Task goal: Please give back word for word the lines below, from the first one through the one with "return np.stack((radius *".
-- Start Information shown --
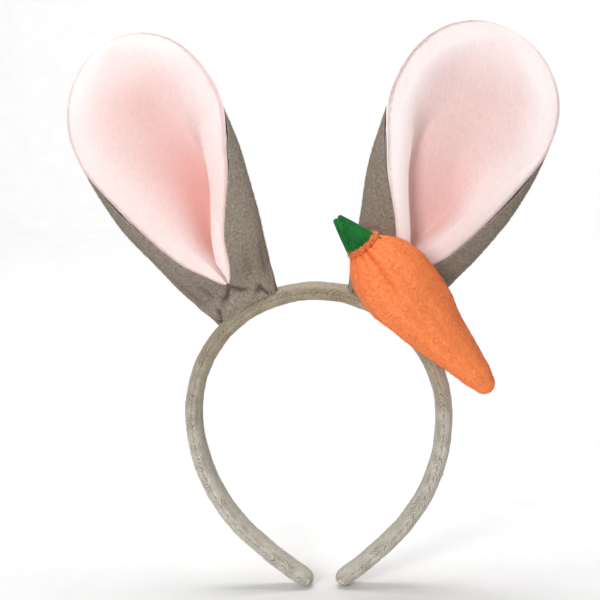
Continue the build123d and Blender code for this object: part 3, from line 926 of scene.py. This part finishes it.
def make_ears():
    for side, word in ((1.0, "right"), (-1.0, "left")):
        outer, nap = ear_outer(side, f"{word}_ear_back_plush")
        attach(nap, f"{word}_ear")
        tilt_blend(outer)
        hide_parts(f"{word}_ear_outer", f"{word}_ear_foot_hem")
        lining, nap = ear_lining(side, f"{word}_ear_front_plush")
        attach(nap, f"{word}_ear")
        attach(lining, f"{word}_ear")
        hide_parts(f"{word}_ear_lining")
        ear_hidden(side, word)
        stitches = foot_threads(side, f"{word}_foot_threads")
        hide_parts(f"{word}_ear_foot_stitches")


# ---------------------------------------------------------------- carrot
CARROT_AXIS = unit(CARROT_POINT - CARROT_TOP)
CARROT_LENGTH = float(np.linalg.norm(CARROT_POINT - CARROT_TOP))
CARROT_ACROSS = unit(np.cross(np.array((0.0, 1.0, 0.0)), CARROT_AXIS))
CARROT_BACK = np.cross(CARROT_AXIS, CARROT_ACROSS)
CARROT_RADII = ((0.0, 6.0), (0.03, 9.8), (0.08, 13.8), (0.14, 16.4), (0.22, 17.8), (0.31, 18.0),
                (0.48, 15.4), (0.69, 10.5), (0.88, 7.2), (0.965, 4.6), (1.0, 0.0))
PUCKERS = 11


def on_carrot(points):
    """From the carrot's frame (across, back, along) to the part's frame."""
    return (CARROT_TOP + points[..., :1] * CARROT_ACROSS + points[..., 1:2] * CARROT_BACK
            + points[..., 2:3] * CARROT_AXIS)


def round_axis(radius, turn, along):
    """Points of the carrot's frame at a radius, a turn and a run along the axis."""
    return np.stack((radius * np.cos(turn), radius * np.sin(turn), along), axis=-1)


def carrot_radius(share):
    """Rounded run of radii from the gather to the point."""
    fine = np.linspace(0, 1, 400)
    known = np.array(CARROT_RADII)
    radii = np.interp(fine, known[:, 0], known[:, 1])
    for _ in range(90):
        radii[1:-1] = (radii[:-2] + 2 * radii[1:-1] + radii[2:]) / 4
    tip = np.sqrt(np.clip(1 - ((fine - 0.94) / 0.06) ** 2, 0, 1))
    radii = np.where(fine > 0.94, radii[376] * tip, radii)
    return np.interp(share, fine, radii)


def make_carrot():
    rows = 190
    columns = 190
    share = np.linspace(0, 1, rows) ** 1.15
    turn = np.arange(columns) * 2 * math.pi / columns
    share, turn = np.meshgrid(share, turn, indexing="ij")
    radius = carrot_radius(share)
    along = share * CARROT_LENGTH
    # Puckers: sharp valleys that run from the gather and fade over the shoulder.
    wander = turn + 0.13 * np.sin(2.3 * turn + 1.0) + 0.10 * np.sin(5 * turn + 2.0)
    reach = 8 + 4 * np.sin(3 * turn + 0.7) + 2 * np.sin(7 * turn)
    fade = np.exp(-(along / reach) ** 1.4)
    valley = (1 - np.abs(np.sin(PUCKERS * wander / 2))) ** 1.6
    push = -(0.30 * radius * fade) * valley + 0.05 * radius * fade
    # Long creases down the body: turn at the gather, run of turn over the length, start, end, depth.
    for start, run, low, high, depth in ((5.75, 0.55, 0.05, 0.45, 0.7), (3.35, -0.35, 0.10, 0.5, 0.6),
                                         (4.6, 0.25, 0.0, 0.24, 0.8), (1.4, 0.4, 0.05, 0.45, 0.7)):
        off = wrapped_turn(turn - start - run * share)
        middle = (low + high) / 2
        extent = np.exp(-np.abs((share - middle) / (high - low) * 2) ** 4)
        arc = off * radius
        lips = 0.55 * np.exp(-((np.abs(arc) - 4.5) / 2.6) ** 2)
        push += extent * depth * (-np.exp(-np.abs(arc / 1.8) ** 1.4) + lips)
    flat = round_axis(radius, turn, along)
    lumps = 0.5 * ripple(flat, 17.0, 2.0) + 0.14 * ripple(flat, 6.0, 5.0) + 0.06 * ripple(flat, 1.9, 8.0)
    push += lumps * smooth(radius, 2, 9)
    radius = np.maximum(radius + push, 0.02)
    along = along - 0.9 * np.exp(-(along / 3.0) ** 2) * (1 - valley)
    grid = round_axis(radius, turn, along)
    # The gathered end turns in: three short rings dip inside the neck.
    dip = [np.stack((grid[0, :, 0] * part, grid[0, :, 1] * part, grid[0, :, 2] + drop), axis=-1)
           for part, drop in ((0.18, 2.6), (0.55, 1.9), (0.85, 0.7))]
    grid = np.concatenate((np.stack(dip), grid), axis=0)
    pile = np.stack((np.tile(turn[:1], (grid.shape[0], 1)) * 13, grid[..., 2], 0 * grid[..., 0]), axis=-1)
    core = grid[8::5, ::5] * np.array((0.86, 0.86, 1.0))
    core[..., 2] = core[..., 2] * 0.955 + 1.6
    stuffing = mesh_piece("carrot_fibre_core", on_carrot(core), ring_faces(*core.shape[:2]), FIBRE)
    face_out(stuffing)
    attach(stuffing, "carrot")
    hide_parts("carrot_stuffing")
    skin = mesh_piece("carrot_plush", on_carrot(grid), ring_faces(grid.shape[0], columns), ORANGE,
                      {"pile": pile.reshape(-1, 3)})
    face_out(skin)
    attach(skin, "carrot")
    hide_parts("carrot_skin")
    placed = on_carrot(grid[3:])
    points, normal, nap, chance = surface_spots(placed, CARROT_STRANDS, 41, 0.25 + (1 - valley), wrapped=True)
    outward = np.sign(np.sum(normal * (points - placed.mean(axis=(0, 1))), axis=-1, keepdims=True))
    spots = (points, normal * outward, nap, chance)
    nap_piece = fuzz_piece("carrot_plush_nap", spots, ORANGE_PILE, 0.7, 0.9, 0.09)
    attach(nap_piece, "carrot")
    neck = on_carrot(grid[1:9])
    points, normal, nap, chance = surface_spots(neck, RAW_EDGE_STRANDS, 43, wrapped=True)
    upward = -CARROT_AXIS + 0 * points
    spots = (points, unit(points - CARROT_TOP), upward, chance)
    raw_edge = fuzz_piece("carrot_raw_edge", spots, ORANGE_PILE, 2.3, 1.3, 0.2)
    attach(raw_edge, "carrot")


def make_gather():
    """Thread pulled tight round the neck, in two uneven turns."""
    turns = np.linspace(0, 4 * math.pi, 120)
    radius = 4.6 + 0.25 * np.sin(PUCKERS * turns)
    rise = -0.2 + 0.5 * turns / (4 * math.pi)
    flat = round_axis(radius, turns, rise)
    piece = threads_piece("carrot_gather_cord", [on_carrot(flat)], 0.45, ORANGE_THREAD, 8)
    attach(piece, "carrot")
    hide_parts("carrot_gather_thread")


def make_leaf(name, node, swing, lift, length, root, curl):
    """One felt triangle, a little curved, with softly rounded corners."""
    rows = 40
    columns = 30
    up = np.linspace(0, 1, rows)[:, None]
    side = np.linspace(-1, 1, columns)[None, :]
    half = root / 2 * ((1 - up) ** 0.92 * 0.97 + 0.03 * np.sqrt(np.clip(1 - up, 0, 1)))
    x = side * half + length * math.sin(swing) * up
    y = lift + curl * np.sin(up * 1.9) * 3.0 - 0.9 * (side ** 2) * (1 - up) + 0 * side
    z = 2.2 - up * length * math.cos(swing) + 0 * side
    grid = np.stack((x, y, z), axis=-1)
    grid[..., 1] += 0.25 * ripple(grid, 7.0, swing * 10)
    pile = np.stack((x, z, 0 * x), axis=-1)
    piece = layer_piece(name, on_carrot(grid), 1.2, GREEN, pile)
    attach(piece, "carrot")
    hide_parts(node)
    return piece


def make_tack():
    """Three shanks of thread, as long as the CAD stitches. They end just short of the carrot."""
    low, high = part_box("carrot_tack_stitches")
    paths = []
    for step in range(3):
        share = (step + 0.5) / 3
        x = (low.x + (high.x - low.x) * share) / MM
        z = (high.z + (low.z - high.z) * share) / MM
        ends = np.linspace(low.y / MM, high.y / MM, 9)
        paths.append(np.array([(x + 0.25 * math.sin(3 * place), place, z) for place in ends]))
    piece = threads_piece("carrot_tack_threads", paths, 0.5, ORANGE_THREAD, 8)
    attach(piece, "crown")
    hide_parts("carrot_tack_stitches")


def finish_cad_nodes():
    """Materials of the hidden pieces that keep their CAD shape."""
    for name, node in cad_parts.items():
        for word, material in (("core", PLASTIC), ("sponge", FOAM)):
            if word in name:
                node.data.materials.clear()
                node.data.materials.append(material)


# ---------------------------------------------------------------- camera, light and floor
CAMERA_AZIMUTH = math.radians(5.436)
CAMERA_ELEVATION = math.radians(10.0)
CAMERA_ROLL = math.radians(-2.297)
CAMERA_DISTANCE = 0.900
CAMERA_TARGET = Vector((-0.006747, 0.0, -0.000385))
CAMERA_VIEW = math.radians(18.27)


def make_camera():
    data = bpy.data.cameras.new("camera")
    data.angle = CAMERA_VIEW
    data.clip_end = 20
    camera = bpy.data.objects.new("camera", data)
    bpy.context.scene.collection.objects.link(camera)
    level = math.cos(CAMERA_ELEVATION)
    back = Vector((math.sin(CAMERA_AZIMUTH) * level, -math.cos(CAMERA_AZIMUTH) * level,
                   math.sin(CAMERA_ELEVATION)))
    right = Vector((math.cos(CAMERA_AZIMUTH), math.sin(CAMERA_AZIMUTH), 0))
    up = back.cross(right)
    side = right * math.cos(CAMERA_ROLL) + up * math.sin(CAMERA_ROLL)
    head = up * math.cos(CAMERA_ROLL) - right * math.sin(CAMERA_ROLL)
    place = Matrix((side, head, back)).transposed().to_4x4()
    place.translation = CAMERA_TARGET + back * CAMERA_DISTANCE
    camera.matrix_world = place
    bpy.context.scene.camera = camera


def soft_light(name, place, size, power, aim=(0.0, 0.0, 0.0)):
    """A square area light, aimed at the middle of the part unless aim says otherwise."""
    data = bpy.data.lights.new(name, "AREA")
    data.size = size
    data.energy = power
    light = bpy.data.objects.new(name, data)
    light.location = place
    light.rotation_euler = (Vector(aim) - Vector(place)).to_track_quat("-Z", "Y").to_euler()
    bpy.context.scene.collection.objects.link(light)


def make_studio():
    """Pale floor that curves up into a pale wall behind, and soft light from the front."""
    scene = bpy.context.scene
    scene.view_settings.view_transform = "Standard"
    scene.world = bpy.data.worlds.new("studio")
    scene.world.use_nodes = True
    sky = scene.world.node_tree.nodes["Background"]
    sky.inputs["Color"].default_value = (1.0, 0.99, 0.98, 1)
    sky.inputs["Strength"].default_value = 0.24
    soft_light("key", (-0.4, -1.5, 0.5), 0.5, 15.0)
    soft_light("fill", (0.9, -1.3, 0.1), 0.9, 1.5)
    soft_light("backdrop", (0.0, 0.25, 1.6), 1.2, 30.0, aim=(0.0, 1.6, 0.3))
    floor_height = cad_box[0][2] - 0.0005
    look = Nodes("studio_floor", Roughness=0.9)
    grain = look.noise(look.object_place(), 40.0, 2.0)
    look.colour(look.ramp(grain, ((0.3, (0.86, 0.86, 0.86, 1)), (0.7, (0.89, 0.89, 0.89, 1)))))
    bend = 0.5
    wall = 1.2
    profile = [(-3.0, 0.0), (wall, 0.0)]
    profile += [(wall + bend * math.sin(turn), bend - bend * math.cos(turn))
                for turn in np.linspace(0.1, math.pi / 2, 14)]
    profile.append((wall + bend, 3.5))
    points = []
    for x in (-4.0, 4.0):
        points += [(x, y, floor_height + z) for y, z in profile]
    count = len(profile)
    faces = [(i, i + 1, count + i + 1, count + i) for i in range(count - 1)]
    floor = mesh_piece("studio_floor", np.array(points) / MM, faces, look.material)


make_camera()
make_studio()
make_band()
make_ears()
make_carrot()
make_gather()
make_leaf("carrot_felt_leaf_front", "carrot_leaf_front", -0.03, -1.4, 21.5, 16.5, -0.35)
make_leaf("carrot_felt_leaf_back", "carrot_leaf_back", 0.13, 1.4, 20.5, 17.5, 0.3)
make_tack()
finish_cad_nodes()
-- End Information shown --
Reply to the exercise:
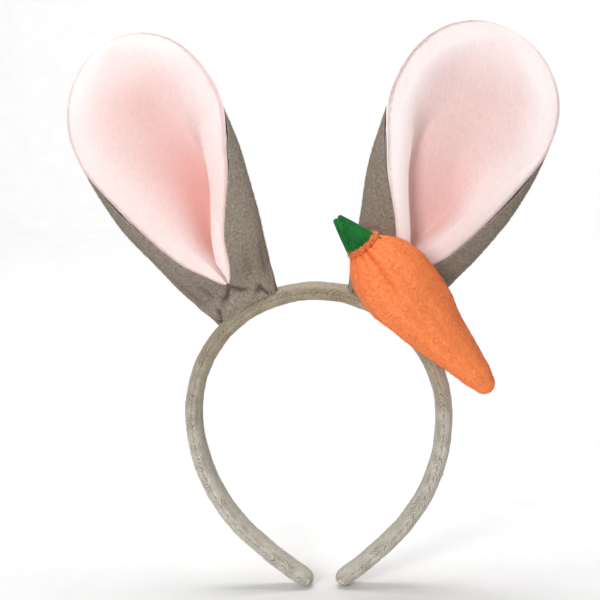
Continue the build123d and Blender code for this object: part 3, from line 926 of scene.py. This part finishes it.
def make_ears():
    for side, word in ((1.0, "right"), (-1.0, "left")):
        outer, nap = ear_outer(side, f"{word}_ear_back_plush")
        attach(nap, f"{word}_ear")
        tilt_blend(outer)
        hide_parts(f"{word}_ear_outer", f"{word}_ear_foot_hem")
        lining, nap = ear_lining(side, f"{word}_ear_front_plush")
        attach(nap, f"{word}_ear")
        attach(lining, f"{word}_ear")
        hide_parts(f"{word}_ear_lining")
        ear_hidden(side, word)
        stitches = foot_threads(side, f"{word}_foot_threads")
        hide_parts(f"{word}_ear_foot_stitches")


# ---------------------------------------------------------------- carrot
CARROT_AXIS = unit(CARROT_POINT - CARROT_TOP)
CARROT_LENGTH = float(np.linalg.norm(CARROT_POINT - CARROT_TOP))
CARROT_ACROSS = unit(np.cross(np.array((0.0, 1.0, 0.0)), CARROT_AXIS))
CARROT_BACK = np.cross(CARROT_AXIS, CARROT_ACROSS)
CARROT_RADII = ((0.0, 6.0), (0.03, 9.8), (0.08, 13.8), (0.14, 16.4), (0.22, 17.8), (0.31, 18.0),
                (0.48, 15.4), (0.69, 10.5), (0.88, 7.2), (0.965, 4.6), (1.0, 0.0))
PUCKERS = 11


def on_carrot(points):
    """From the carrot's frame (across, back, along) to the part's frame."""
    return (CARROT_TOP + points[..., :1] * CARROT_ACROSS + points[..., 1:2] * CARROT_BACK
            + points[..., 2:3] * CARROT_AXIS)


def round_axis(radius, turn, along):
    """Points of the carrot's frame at a radius, a turn and a run along the axis."""
    return np.stack((radius * np.cos(turn), radius * np.sin(turn), along), axis=-1)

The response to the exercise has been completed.